If you wonder why sportswear giants make such a big brouhaha about cricket celebrity endorsements in India, it’s because the success or failure of such deals have made or broken their global fortunes. David Beckham endorsing Adidas guarantees astronomical sales across the world, from Tokyo to Rio de Janeiro.
The Italian sportswear firm Fila remained a dominant player in the 1980s so long as its sales could piggyback the sporting success of tennis champ Bjorn Borg, the brand’s ambassador at the time. After Borg’s exit from professional tennis, Fila lost its edge and was pushed to the court’s periphery by its competitors.
This explains why sports lifestyle firms spend disproportionately high sums on marketing, advertising and endorsements. While the advertising and promotional budget of a large consumer goods company such as Unilever or P&G is usually around 15 per cent of total revenues, sportswear companies like Nike and Adidas spend almost 25 per cent.
“The Reebok, Nike and Puma rivalry in India seems exaggerated simply because India is a single sport market,” says Latika Khaneja, CEO, Collage Sports, a player management firm, “As a sports brand if you need to be successful, you have to go all out on the cricket pitch.”
Sports goods marketing also depends heavily on a slightly grey ethical area of making ten-year-olds go crazy over Manchester United or Team India, just so that their team jerseys can be sold at a price mark-up of roughly 300 per cent.
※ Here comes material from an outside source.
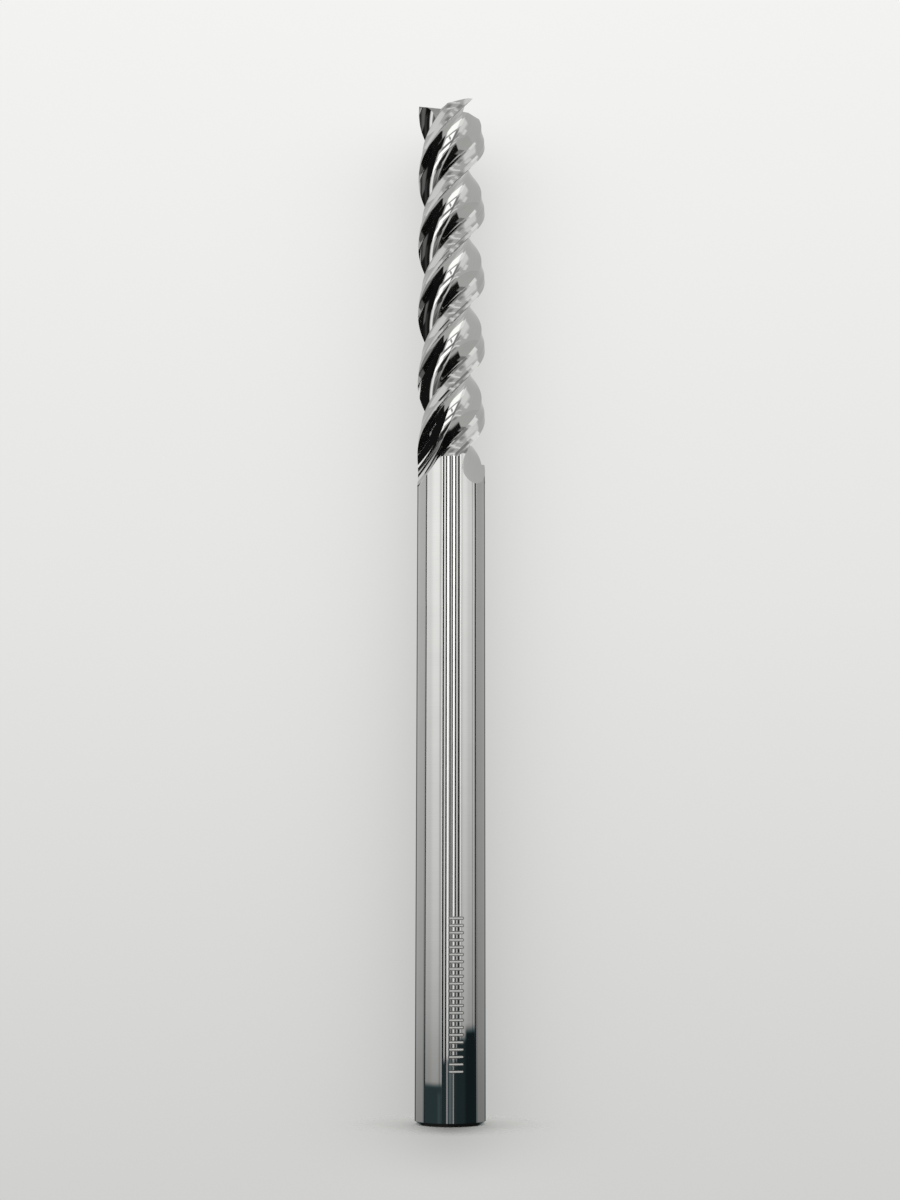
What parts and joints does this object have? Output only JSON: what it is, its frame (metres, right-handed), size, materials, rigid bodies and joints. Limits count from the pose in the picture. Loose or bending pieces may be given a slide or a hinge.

Pester power, as parents will confirm, is the cornerstone of selling sports shoes. In upper middle-class urban housing colonies, it’s common to find children clad in original AC Milan ‘Kaka’ or Manchester United ‘Ronaldo’ T-shirts.
Ergo, if Gautam Gambhir becomes the highest scorer in all forms of the game this year playing in Reebok gear, that’s the bat your kid would want. The sportswear slugfest is truly on.